START Entries shown

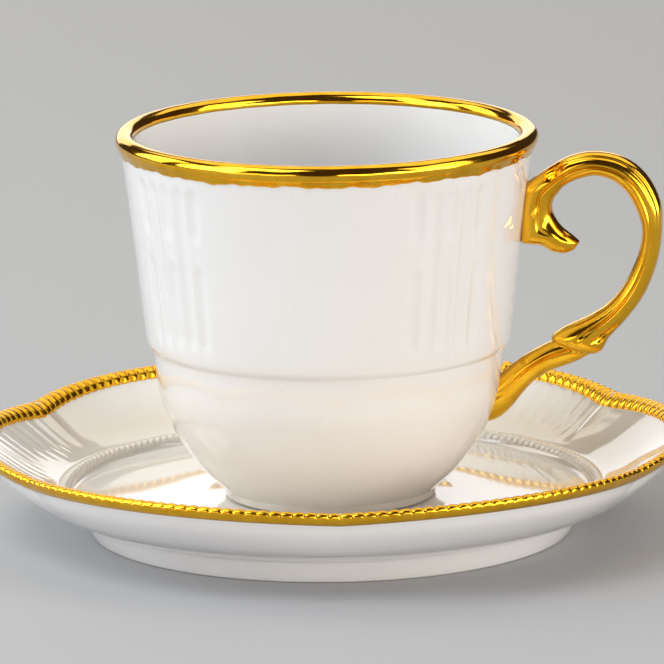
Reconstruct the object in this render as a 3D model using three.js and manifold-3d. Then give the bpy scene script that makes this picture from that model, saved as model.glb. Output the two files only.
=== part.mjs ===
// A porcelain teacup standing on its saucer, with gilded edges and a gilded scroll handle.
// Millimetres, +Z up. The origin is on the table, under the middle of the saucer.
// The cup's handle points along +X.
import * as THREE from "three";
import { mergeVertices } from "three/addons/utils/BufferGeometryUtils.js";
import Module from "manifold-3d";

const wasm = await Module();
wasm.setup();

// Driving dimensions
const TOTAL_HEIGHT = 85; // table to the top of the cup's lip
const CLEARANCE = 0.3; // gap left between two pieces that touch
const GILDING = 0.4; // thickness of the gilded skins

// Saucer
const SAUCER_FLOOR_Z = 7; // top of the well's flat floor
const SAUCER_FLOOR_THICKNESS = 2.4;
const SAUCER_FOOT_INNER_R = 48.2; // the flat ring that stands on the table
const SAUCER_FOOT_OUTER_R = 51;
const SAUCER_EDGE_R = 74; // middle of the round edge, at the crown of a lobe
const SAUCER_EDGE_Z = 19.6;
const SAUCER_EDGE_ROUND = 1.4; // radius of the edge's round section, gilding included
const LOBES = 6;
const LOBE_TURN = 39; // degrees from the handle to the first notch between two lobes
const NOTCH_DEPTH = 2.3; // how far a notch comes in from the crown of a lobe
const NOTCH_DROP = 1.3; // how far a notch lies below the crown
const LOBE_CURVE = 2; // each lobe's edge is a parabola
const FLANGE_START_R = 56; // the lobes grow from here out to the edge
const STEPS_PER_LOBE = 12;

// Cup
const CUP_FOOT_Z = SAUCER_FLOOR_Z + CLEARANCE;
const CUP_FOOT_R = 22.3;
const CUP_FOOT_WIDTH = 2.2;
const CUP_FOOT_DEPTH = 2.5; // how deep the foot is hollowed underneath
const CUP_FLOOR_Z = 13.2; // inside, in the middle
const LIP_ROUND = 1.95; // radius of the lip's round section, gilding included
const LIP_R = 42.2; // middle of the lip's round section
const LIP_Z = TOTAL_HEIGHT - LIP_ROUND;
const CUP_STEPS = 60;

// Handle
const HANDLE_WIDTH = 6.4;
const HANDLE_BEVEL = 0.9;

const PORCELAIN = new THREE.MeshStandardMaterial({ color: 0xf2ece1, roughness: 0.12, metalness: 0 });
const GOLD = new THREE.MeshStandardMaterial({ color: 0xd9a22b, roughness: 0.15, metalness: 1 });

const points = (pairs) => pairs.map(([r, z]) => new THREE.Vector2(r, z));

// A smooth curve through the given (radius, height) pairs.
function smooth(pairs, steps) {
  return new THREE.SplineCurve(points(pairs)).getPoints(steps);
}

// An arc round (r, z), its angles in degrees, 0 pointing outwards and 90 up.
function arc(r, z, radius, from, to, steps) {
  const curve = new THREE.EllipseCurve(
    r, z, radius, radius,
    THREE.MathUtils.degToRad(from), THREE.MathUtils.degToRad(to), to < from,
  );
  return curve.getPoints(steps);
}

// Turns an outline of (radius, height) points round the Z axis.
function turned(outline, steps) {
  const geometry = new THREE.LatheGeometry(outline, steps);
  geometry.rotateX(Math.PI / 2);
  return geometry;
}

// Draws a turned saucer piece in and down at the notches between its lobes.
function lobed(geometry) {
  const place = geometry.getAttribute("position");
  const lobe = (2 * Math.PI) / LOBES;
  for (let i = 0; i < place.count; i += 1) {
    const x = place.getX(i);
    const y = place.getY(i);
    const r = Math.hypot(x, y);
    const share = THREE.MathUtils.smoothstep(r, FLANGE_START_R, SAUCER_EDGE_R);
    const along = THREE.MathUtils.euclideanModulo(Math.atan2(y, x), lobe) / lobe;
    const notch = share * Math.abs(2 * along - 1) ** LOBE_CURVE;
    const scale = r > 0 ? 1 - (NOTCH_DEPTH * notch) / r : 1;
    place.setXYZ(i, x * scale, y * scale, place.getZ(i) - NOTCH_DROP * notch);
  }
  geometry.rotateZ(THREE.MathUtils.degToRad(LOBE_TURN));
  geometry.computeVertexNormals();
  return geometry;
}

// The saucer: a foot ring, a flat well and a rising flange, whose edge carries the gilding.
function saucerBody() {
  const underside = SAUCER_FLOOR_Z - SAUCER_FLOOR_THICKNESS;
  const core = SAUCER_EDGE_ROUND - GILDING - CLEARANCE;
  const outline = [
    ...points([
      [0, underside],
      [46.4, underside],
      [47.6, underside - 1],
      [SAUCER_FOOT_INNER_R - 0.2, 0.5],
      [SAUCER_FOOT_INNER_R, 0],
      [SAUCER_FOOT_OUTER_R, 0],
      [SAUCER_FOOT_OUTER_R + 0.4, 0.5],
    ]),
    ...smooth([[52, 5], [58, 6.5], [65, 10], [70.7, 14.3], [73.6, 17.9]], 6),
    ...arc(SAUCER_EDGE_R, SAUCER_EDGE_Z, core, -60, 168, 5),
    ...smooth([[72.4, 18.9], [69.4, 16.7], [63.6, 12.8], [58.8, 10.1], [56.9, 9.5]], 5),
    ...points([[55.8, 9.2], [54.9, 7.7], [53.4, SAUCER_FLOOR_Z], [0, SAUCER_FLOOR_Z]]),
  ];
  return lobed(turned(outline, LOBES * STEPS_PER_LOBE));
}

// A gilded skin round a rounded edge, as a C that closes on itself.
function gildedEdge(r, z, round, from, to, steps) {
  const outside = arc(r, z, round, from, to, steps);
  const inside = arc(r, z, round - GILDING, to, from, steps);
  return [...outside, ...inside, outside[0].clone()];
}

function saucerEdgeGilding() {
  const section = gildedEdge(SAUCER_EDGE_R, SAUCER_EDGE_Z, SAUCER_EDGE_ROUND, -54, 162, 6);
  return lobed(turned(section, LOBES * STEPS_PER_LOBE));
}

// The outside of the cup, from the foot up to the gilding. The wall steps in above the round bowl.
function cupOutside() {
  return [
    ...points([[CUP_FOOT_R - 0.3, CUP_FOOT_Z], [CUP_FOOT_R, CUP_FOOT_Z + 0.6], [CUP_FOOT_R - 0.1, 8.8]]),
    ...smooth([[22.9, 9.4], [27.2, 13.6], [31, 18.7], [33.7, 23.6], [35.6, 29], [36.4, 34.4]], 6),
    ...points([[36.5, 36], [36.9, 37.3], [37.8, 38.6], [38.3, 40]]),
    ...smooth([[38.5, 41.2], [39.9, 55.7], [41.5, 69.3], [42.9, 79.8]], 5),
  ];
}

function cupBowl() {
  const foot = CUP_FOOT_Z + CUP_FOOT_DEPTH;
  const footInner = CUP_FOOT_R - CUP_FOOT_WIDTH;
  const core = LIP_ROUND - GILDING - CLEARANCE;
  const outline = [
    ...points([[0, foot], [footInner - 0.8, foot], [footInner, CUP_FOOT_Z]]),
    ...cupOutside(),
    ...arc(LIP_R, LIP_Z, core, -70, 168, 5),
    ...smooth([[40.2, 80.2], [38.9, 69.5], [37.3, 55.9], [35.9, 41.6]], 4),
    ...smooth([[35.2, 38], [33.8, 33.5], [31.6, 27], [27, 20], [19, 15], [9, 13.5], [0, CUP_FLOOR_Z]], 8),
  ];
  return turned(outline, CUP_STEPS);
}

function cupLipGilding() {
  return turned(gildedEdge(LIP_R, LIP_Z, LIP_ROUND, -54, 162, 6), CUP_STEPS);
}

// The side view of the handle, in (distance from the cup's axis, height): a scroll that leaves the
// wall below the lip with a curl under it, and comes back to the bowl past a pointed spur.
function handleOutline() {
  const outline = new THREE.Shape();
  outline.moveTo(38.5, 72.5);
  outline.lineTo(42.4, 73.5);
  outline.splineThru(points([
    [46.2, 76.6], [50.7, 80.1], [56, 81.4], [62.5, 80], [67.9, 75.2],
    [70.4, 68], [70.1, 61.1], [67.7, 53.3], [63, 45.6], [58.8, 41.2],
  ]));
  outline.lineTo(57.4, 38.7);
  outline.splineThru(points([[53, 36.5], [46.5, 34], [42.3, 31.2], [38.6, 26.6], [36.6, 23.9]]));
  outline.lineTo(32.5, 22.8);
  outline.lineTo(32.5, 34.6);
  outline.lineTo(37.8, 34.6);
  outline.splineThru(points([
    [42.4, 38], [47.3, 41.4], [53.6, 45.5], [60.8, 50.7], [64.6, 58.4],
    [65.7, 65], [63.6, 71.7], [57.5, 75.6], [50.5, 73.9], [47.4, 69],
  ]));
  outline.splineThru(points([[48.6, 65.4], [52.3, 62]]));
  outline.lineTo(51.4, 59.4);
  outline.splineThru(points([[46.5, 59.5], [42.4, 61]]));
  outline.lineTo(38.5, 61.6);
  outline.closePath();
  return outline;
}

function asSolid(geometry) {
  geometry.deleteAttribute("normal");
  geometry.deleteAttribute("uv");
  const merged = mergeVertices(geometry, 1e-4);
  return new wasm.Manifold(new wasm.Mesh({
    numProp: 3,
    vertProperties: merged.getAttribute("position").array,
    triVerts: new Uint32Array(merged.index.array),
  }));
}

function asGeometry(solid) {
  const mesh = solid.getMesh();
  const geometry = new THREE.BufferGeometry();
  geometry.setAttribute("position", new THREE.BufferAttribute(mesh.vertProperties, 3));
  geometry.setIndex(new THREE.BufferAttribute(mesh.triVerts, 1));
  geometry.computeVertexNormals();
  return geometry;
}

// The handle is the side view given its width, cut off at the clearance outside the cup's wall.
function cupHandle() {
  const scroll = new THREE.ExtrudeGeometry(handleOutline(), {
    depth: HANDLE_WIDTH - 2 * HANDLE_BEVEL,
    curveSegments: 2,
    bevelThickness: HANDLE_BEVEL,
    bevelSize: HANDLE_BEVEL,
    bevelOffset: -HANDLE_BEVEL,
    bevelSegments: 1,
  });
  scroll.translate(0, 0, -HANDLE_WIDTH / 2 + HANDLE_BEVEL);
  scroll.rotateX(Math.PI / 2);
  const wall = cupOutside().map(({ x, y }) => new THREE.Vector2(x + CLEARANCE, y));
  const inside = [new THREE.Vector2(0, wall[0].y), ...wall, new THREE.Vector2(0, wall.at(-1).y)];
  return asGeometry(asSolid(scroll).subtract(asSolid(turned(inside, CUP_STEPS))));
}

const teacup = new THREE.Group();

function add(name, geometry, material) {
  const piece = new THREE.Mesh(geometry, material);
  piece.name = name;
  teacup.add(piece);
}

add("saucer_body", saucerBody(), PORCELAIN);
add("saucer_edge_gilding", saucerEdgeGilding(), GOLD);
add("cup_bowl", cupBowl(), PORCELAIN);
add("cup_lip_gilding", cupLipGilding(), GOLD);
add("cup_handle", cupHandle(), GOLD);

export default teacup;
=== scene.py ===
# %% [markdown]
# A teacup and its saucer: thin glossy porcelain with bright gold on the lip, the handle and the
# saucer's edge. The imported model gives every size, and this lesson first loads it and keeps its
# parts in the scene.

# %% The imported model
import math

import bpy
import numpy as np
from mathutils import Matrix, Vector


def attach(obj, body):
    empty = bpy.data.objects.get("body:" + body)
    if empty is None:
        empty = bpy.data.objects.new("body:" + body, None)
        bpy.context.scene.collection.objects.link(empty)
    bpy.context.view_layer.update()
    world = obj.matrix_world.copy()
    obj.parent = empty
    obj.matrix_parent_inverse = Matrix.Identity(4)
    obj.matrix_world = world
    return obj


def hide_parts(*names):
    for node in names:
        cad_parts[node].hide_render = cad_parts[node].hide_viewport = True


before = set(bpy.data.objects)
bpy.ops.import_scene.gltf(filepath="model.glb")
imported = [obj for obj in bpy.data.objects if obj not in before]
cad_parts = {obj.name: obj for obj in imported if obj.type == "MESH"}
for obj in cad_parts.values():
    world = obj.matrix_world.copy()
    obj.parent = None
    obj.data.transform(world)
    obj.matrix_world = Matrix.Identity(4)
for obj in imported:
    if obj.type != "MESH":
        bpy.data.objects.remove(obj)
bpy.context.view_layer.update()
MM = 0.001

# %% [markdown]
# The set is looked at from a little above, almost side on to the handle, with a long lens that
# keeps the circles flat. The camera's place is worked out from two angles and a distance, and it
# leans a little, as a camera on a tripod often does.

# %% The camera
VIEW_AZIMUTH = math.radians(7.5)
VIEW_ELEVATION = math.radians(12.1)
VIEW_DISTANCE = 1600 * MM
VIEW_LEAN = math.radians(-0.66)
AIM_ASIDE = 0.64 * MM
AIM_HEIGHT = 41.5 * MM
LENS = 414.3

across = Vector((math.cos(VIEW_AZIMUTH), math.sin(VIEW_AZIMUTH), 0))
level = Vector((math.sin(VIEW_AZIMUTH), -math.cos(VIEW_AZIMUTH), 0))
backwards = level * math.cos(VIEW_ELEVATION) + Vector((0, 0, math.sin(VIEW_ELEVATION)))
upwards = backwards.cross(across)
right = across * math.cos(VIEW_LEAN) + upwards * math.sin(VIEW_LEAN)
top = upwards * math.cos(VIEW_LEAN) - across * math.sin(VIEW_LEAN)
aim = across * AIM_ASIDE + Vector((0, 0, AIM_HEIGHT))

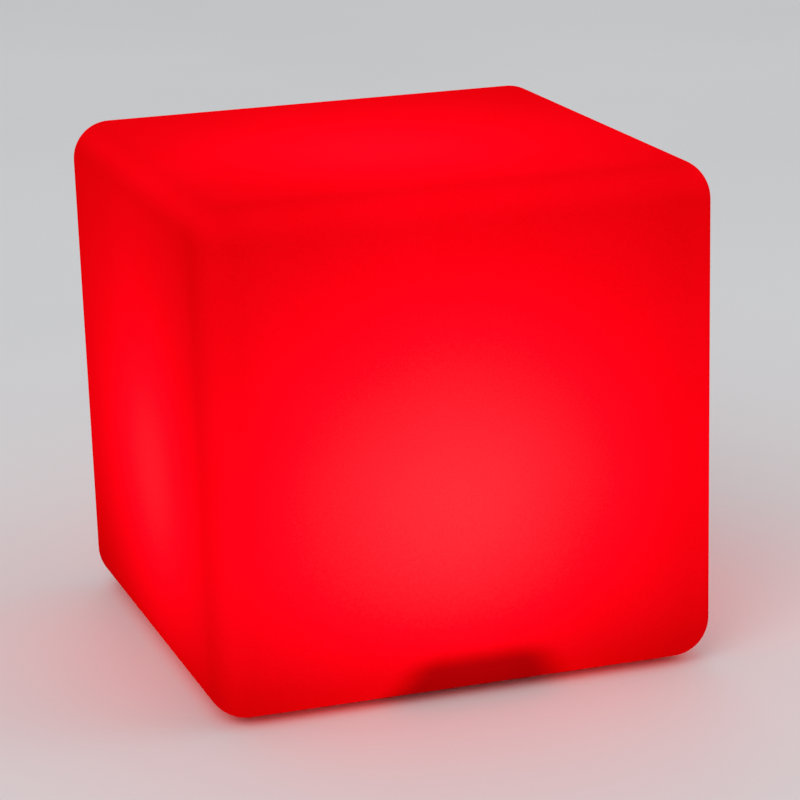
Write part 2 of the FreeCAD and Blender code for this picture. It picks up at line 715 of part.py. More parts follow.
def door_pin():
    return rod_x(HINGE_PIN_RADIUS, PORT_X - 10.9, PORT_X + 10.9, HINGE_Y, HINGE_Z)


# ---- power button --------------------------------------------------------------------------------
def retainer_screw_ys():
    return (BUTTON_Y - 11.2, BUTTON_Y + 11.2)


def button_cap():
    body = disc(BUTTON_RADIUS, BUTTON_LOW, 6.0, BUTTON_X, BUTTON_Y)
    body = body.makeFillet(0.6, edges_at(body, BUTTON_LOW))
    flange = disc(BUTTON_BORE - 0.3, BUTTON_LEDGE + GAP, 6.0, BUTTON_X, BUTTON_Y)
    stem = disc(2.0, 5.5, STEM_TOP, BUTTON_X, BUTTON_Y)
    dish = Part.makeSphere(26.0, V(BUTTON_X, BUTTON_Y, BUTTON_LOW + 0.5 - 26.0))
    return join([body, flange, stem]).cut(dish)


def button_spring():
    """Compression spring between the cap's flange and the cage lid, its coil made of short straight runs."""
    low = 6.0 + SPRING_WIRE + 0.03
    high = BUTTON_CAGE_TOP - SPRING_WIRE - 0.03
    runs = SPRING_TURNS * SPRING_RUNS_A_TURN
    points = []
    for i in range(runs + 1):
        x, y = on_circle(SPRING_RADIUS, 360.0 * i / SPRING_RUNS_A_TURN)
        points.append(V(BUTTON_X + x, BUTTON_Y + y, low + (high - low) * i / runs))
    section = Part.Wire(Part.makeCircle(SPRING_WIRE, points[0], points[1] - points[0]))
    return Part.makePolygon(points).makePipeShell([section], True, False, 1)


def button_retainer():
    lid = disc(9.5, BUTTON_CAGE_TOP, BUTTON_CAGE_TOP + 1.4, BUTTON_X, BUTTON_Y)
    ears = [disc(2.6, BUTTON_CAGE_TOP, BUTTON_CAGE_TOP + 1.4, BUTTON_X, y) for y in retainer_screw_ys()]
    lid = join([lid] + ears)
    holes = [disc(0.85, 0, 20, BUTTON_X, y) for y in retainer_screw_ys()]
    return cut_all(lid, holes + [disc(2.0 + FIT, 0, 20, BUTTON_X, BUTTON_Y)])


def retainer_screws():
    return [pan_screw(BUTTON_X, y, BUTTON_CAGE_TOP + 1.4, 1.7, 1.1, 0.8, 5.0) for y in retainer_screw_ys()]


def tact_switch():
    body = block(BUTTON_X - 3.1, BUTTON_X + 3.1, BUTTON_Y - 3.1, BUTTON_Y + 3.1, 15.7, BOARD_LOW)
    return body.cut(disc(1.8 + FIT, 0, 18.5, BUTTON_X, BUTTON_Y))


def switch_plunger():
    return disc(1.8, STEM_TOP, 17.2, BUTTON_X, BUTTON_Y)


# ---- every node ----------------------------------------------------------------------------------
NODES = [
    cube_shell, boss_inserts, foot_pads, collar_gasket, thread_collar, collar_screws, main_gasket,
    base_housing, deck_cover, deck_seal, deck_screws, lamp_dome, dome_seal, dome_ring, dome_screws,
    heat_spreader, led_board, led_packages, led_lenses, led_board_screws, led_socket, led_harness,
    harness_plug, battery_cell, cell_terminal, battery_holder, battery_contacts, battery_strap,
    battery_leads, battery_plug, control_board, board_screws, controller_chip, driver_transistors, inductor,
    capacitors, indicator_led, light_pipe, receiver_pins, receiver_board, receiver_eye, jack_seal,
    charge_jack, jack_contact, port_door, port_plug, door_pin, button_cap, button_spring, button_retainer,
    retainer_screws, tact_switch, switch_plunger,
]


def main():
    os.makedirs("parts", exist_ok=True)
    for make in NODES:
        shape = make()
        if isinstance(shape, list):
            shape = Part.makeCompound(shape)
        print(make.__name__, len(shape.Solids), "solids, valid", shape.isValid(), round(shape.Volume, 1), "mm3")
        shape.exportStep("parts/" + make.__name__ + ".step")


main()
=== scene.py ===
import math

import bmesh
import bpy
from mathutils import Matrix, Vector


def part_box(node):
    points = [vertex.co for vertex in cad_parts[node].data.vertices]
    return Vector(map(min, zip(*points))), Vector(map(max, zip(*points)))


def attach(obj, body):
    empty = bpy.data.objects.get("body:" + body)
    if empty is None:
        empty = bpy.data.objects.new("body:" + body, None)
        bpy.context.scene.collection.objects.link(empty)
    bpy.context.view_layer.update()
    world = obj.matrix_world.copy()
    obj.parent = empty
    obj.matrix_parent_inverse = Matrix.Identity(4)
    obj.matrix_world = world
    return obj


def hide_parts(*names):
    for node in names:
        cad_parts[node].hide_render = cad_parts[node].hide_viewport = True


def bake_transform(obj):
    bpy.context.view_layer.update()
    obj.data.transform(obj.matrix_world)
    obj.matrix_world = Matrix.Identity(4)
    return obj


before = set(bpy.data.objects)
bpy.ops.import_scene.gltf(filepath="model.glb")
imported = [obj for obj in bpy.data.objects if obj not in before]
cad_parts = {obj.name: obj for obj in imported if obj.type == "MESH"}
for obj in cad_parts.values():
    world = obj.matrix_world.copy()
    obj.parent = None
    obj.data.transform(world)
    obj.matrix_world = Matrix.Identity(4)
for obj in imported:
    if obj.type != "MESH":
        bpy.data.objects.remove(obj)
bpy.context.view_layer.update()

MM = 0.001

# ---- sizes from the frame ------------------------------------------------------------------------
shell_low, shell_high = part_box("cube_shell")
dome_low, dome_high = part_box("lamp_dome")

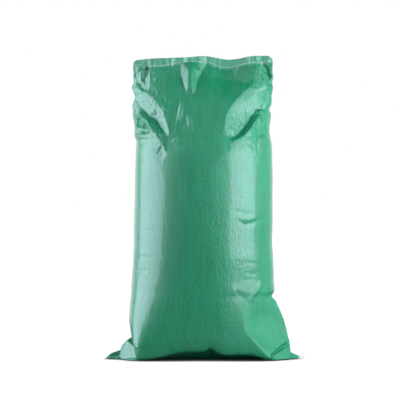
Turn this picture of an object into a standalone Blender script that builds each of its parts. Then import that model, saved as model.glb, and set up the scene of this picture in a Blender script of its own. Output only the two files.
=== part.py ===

END Entries shown

__Set task__. Above are the entries; repeat their lines exactly, from the first through the one that contains "const GILDING = 0.4;".

__Solution to this problem__.
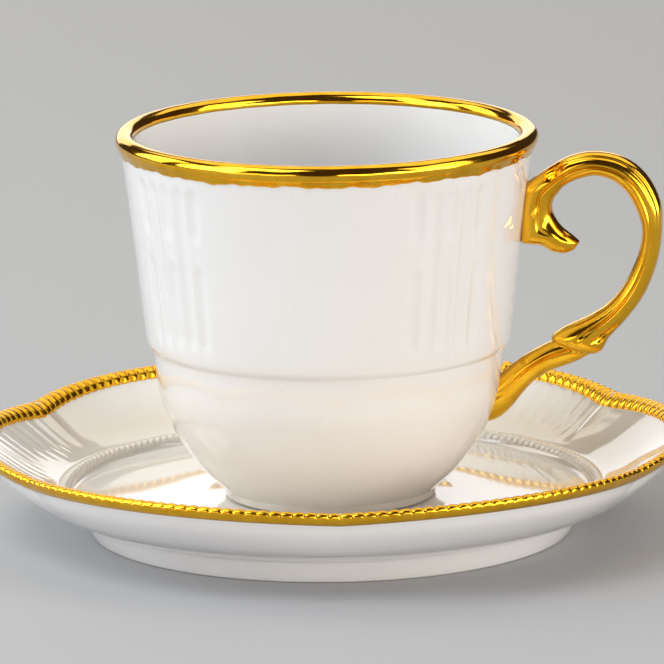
Reconstruct the object in this render as a 3D model using three.js and manifold-3d. Then give the bpy scene script that makes this picture from that model, saved as model.glb. Output the two files only.
=== part.mjs ===
// A porcelain teacup standing on its saucer, with gilded edges and a gilded scroll handle.
// Millimetres, +Z up. The origin is on the table, under the middle of the saucer.
// The cup's handle points along +X.
import * as THREE from "three";
import { mergeVertices } from "three/addons/utils/BufferGeometryUtils.js";
import Module from "manifold-3d";

const wasm = await Module();
wasm.setup();

// Driving dimensions
const TOTAL_HEIGHT = 85; // table to the top of the cup's lip
const CLEARANCE = 0.3; // gap left between two pieces that touch
const GILDING = 0.4; // thickness of the gilded skins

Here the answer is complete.